Saturday, November 8, 2014

A Civil War History of the New Mexico Volunteers and Militia

It would be difficult to overestimate the value of historian Jerry Thompson's research and publications to the study of the Civil War in the desert Southwest. With books like Mexican Texans in the Union Army, Vaqueros in Blue and Gray and Tejanos in Gray, he's also demonstrated a special interest in the Hispanic soldiers of both sides. With this background, I couldn't be happier that he's tackling a unit history project that I've wished for for a long time, A Civil War History of the New Mexico Volunteers and Militia (UNM Pr, Spring 2015). It's a massive book with a price to match so I hope the press is willing to send me a review copy.

From the description:
"The Civil War in New Mexico began in 1861 with the Confederate invasion and occupation of the Mesilla Valley. At the same time, small villages and towns in New Mexico Territory faced raids from Navajos and Apaches. In response the commander of the Department of New Mexico Colonel Edward Canby and Governor Henry Connelly recruited what became the First and Second New Mexico Volunteer Infantry. In this book leading Civil War historian Jerry Thompson tells their story for the first time, along with the history of a third regiment of Mounted Infantry and several companies in a fourth regiment.

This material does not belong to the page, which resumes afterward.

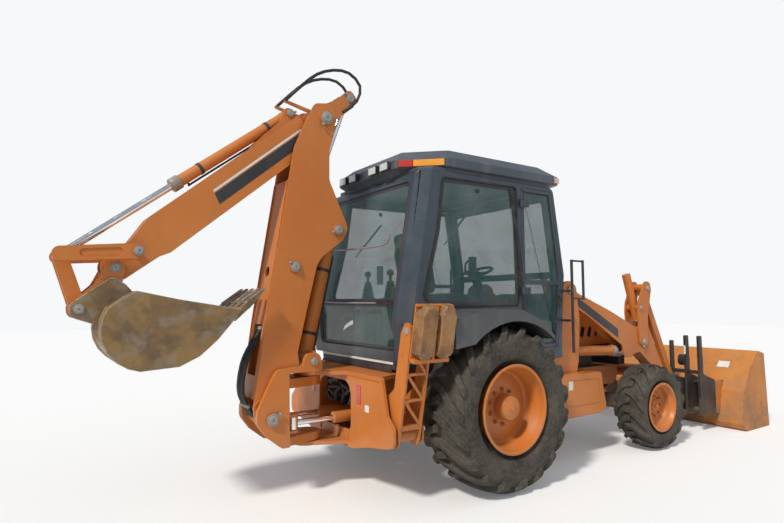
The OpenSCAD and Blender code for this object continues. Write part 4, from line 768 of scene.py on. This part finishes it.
# Glass borders, gaskets, the bar between the rear panes and the strip behind the door. A row of "panes" is the
# pane's foot and head in side view, its half width, its corners' radii at foot and head, and its outer side
glazing = {"quarter": [[-640, 1515, 60], [-500, 2040, 300], [-440, 2470, 50], [400, 2480, 30], [420, 1435, 60],
                       [-560, 1435, 80]],
           "border": 38, "glassY": 742, "gasketFaces": (-752.5, -744), "stripHalf": 17, "stripY": -753.6,
           "strip": [(462, 1322), (455, 1500), (436, 1800), (408, 2010), (362, 2260), (332, 2452)],
           "panes": [([[-799, 1473], [-637, 2438]], 619, 4, 64, 1), ([[-783, 1101], [-799, 1469]], 619, 44, 4, 1),
                     ([[977, 1723], [873, 2438]], 639, 4, 64, -1),
                     ([[944, 1260.4], [977, 1718]], 639, 84, 4, -1)],
           "bar": ((-812, -618, 1456), (-796, 618, 1487)), "sill": ((-812, -585, 996), (-801, 585, 1014)),
           "valance": ((-806, -560, 932), (-790, 560, 994))}
quarter = rounded(glazing["quarter"], 8)
glassY = glazing["glassY"]
sideBorder = [frameRing(quarter, 1, glazing["border"], -glassY - 1.4, -glassY + 0.4)]
strip = smoothPath(glazing["strip"], 6)
stripHalf = np.array([glazing["stripHalf"], 0])
stripOutline = np.vstack([strip - stripHalf, (strip + stripHalf)[::-1]])
sideGasket = [frameRing(quarter, -5, 7, *glazing["gasketFaces"]),
              slab(onSide(stripOutline, glazing["stripY"]), [0, 11, 0])]
endBorder, endGasket = [], []
for ends, wide, r0, r1, outside in glazing["panes"]:
    high = math.dist(*ends)
    plan = rounded([[0, -wide, r0], [high, -wide, r1], [high, wide, r1], [0, wide, r0]], 8)
    endBorder.append(onPane(frameRing(plan, 1, 30, outside * 3.6, outside * 5.2), ends))
    endGasket.append(onPane(frameRing(plan, -6, 6, outside * 2.0, outside * 9.0), ends))
endGasket.append(box(*glazing["bar"]))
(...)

Thompson's focus is on the Confederate invasion of 1861-1862 and its effects, especially the bloody Battle of Valverde. The emphasis is on how the volunteer companies were raised; who led them; how they were organized, armed, and equipped; what they endured off the battlefield; how they adapted to military life; and their interactions with New Mexico citizens and various hostile Indian groups, including raiding by deserters and outlaws. Thompson draws on service records and numerous other archival sources that few earlier scholars have seen. His thorough accounting will be a gold mine for historians and genealogists, especially the appendix, which lists the names of all volunteers and militia men."